In my college Creative Writing class, we were given a template to complete before we started writing our stories. It was basically a fact sheet – things I needed to know about my character before I wrote my first word. I thought it was the most ridiculous thing ever.
I wanted to write my story – I wanted to get on with it! Why did I need to know (and remember) mundane stuff like hair color, favorite foods, best friends, birthdays, or study habits? My readers didn’t need to know about Emma’s hobbies, weird relatives, or Laura’s fear of spiders. I may not even use that stuff. What I considered a complete waste of time turned out to be a vital part of how my characters come to life, how they interact with each other, and how I keep my story believable.

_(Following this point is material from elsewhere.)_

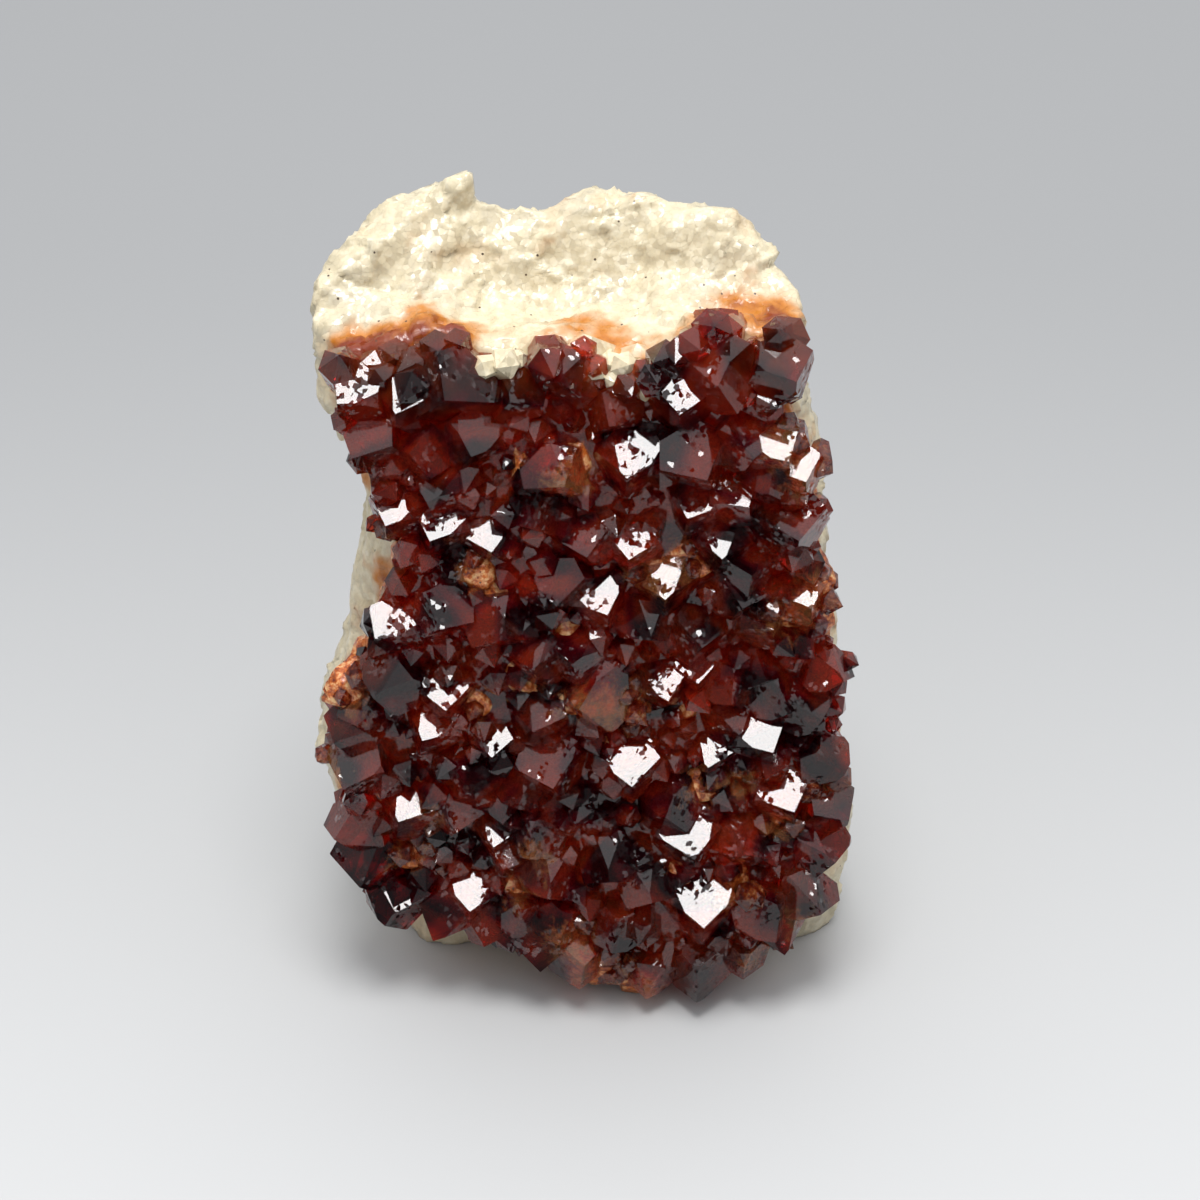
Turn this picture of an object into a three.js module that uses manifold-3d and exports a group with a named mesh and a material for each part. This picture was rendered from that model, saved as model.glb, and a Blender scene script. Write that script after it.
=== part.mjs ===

I don’t have that template anymore, but I do have a fact sheet where character traits, historical data, and timelines are listed. I’ll admit, the sheet wasn’t fully complete before I started, but the basics were there. And, as I added a family member tidbit or a dedication date, it was added to the fact sheet. Believe me, it’s much easier to look at the fact sheet than to scroll through endless pages of text because you can’t remember how you worded something to use the “find and replace” function in Word. If that’s not enough to take you out of your story-writing groove, I don’t know what is.
What is most important to me about creating a fact sheet is that it’s a process that enables me to get to know my characters. They become more three-dimensional, more flesh-and-blood, more real. If eleven-year-old Laura hates spiders, I know how she’s going to react when I swing one in front of her face. I know when Moz Hollow was built and I know the Swahili word for “bridge.” It has to be right, and it has to make sense. To me, and ultimately, the reader.
Knowing these “bits and bobs” about my characters helps me get into their heads and figure out what they’d say, how they’ll react, and how they feel when a certain situation arises. What will they do in the face of danger? Will they apologize when they realize they were wrong and hurt someone’s feelings? Do they cry easily or hold it all inside? Stiff upper lip, if you will.
Dates and facts need to be logical and accurate. I can’t have someone moving into a house before it’s built, or attending a society gathering after their death. Readers are savvy. You can bet they’ll be checking online to see if moose droppings actually look like chocolate-covered almonds (they do, by the way, depending on what they’re eating at a certain time of year).
My fact sheet expands as the adventures at Moz Hollow continue from one book to an eventual three-book series. The basic foundation remains intact, but newly-discovered traits, tics, and quirks will be added to give my characters even more dimension as they journey their way through the story. I’m glad I changed my mind about that template. It’s the best thing that ever happened to this writer.